Today is the deadline set by U.S. Senators Elizabeth Warren and Tina Smith for the Food and Drug Administration to respond to questions regarding the safety of imported drugs during the ongoing pandemic. More than half of drugs and nearly three-quarters of active ingredients sold in the U.S. are made overseas.
The senators are concerned about reductions in on-site quality inspections of foreign drug manufacturing facilities, which have plunged more than 60% since March. As the pandemic took hold, the FDA responded to public health concerns by temporarily postponing both foreign and domestic inspections, except for those considered “mission-critical” on a case-by-case basis.
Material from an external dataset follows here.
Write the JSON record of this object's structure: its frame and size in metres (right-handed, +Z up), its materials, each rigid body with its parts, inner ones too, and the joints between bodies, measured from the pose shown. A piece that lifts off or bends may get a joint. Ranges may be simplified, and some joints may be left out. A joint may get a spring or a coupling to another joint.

While the FDA announced plans to resume “prioritized” domestic inspections this summer, the suspension of most foreign drug plant inspections continues.
In a detailed three-page letter dated Nov. 10, the two Democratic senators requested an update on the agency’s plans for ensuring patient safety as well as the safety of employees once foreign drug inspections restart. Warren, the former presidential contender from Massachusetts, and Smith, from Minnesota, are members of the Senate Health, Education, Labor and Pensions Committee which oversees the FDA.
"We are concerned that, absent proper oversight of our drug supply chain and the overseas facilities manufacturing products millions of Americans rely on, patients will face an increased risk of drug contamination or other problems with quality, purity, or potency," the senators wrote to FDA Commissioner Dr. Stephen Hahn.
Warren and Smith requested detailed information including:
- The number of foreign drug plant inspections that have been conducted, postponed or canceled outright since March
- How the FDA decides which inspections are “mission-critical”
- How the FDA will decide when it’s safe to resume the normal inspection schedule
- What additional resources the FDA might need in order to “adequately conduct” foreign drug plant inspections during the pandemic
In 2008, 240 people died after using a contaminated blood-thinner that had been sourced from China, as CNBC reported. The same year, the FDA discovered that batches of a blood pressure medication made in China were tainted with N-Nitrosodimethylamine, which has the potential to cause cancer when taken in large doses over time, per CNBC.
The issue of dirty and unsafe drug manufacturer facilities overseas was the subject of the 2019 bestselling book, Bottle of Lies.